I get that this theory might go against the grain. But think about it: The reason New Yorkers pay $3,000 per month for an East Village studio is because we want to be a short commute from work, friends, bars and Broadway shows. It’s really the limitations of transportation that prompt everyone to pay a premium. And this isn’t just about the monthly rent bill. When we pay $8 for a beer or $4 for a granola bar, much of this goes to pay storefront rents, which are high because owners want to be close to their customers, which goes back to the limits on transportation.
But what if those limitations on transportation ease? Take self-driving cars.
Technology proponents argue that self-driving cars will make commutes easier and more efficient, allowing people to live farther from work.
Kotkin said these changes are already impacting cities on a modest scale.
“Things like Uber and Lift and other improvements in dispersed transportation systems allow people to live more remotely without the inconvenience,” he said.

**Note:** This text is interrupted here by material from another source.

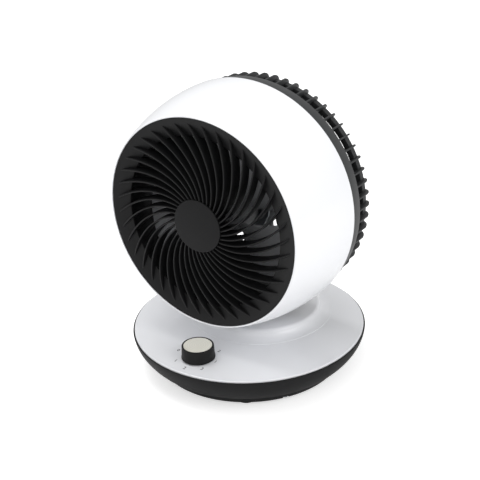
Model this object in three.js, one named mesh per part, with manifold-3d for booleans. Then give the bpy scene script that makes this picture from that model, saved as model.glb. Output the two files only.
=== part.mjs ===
// A free-standing air circulator fan: a white barrel head with a black spiral grille, carried on a low
// swivel pedestal over a round base with a rotary switch at its front.
//
// Millimetres, +Z up. The origin is on the table under the middle of the base, and the fan blows along -Y.
// The pieces of the head are made in the head's own frame: x to the right, y up, z forward along the
// blade's axis, with z = 0 at the head's middle.

import * as THREE from 'three';
import { mergeVertices } from 'three/addons/utils/BufferGeometryUtils.js';
import Module from 'manifold-3d';

const wasm = await Module();
wasm.setup();

// ---------------------------------------------------------------------------------------------------
// Driving dimensions
// ---------------------------------------------------------------------------------------------------

const GAP = 0.3; // between pieces that seat on each other
const RUN = 0.8; // between pieces that turn in each other
const WALL = 2.2; // moulded walls
const SCREW_SHANK = 1.5; // radius
const SCREW_HEAD = 3.0; // radius
const SCREW_HEAD_DEPTH = 1.8;
const SCREW_HOLE = SCREW_SHANK + GAP;

// Base
const RIM_HEIGHT = 40; // the white rim above the table
const BASE_RADIUS = 116.2; // outside of the black bowl
const BOWL_LIP = 1.2; // the dark line around the white dish
const BOWL_LIP_DEPTH = 3.4; // how deep the dish sits in the bowl
const BOWL_TURN = 15.7; // how far the bowl curves in before it turns under
const BOWL_CREASE_HEIGHT = 12;
const BOWL_FLANGE_WIDTH = 14.5; // of the bowl's flat underside
const TRAY_FLANK = 8.5; // how far the tray's foot lies inside the crease
const TRAY_STEP = 2.5; // tray set back under the crease
const FOOT_HEIGHT = 2.5; // how far the rubber feet lift the tray
const FOOT_RADIUS = 10.5;
const FOOT_INSET = 12; // the feet's centres inside the tray's foot
const FOOT_ANGLES = [31, 82, 139, 221, 278, 329]; // from the front, about the base's middle
const DECK_HEIGHT = 42; // the cover's flat middle above the table
const DECK_FALL = 30.2; // width of the cover's fall to its rim
const DECK_BEND = 14; // where that fall bends, inside the rim
const COVER_SEAT_WIDTH = 6; // how far in from the rim the cover is thick
const COVER_LIP_RADIUS = 0.9; // rounding of the white rim
const BALLAST_OUTER = 70;
const BALLAST_INNER = 46;
const BALLAST_THICKNESS = 5;
const INLET_HEIGHT = 20; // cable inlet at the back
const INLET_BORE = 3.2;
const INLET_BODY = 5;
const INLET_FLANGE = 6.6;
const INLET_BOSS = 7.8;
const INLET_SETBACK = 2.9; // flat face of the inlet boss inside the bowl's outside
const INLET_BOSS_LENGTH = 8;
const INLET_LENGTH = 12; // of the bush, inside that face
const BASE_SCREW_INSET = 5; // outside the flange's inner edge
const BASE_SCREW_ANGLES = [55, 125, 235, 305];

// Swivel pedestal
const SWING_Y = 23; // the swing axis lies this far behind the base's middle
const PEDESTAL_MARGIN = 15.2; // of the dish behind the pedestal's foot
const PEDESTAL_FLARE = 18; // how far the foot spreads
const PEDESTAL_WAIST = 48; // where the wall is steepest
const PEDESTAL_TOP = 51.2;
const PEDESTAL_SHOULDER = 5.5;
const SOCKET_RADIUS = 31; // recess that takes the turntable
const TURNTABLE_TOP = 48.4;
const TURNTABLE_THICKNESS = 3;
const TURNTABLE_RADIUS = SOCKET_RADIUS - RUN;
const SWING_SHAFT_RADIUS = 13.5;
const SWING_SHAFT_BORE = 8;
const SWING_SHAFT_END = 31.4;
const SLIDE_WASHER_THICKNESS = 1;
const NECK_WIDTH = 16;
const NECK_END_RADIUS = 7;
const NECK_FLANGE_RADIUS = 22;
const NECK_FLANGE_THICKNESS = 2.2;
const NECK_SCREW_OFFSET = 15.5;
const NECK_FOOT_SPREAD = 3; // of the upright over the flange

// Swing drive
const GEAR_TEETH = 25;
const PINION_TEETH = 10;
const GEAR_MODULE = 1.9;
const GEAR_THICKNESS = 6;
const GEAR_BOTTOM = 34;
const GEAR_BACKLASH = 0.5;
const SWING_MOTOR_RADIUS = 25;
const SWING_MOTOR_HEIGHT = 19;
const SWING_MOTOR_SHAFT = 3;
const SWING_MOTOR_GRIP = 8; // how far the spindle reaches into the motor
const MOTOR_ROOM = 2; // kept free around the motor
const MOTOR_POST = 15; // the post under the motor

// Rotary switch and its knob
const KNOB_INSET = 29.9; // its centre inside the bowl's outside
const KNOB_FOOT_RADIUS = 16.2;
const KNOB_TOP_RADIUS = 15.3;
const KNOB_HEIGHT = 12.8;
const KNOB_WALL = 1.6;
const KNOB_DISC_RADIUS = 13.7;
const KNOB_DISC_THICKNESS = 1.2;
const SWITCH_SHAFT_RADIUS = 3;
const SWITCH_SIDE = 27;
const SWITCH_HEIGHT = 15;
const SWITCH_BUSH_RADIUS = 5;

// Head shell
const HEAD_CLEARANCE = 6.7; // between the barrel and the pedestal's top
const SHELL_RADIUS = 116.1; // at its widest
const SHELL_WIDEST = 2; // forward of the head's middle
const SHELL_ARC = 198; // radius of the barrel's long curve
const SHELL_FRONT = 73.2;
const SHELL_REAR = -7.2;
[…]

But these changes are likely to only be the beginning. Uber and Google have begun studying the feasibility of flying cars. High-speed trains are spreading in other countries. Amazon is using drones for package deliveries.
Many of these innovations are untested, and no one knows for sure what the future of transportation will be like. There are undoubtedly big hurdles, such as inadequate infrastructure and government regulations (and gridlock). But it looks increasingly plausible that transportation will improve dramatically in future decades, lifting many of the restrictions that tie us to scarce and expensive urban real estate.
These changes — along with a potential construction revolution — could cause the rents we pay for housing and office space to massively shrink.
Whether they will go the way of British land prices in the 19th century remains to be seen. But it’s fun to think about.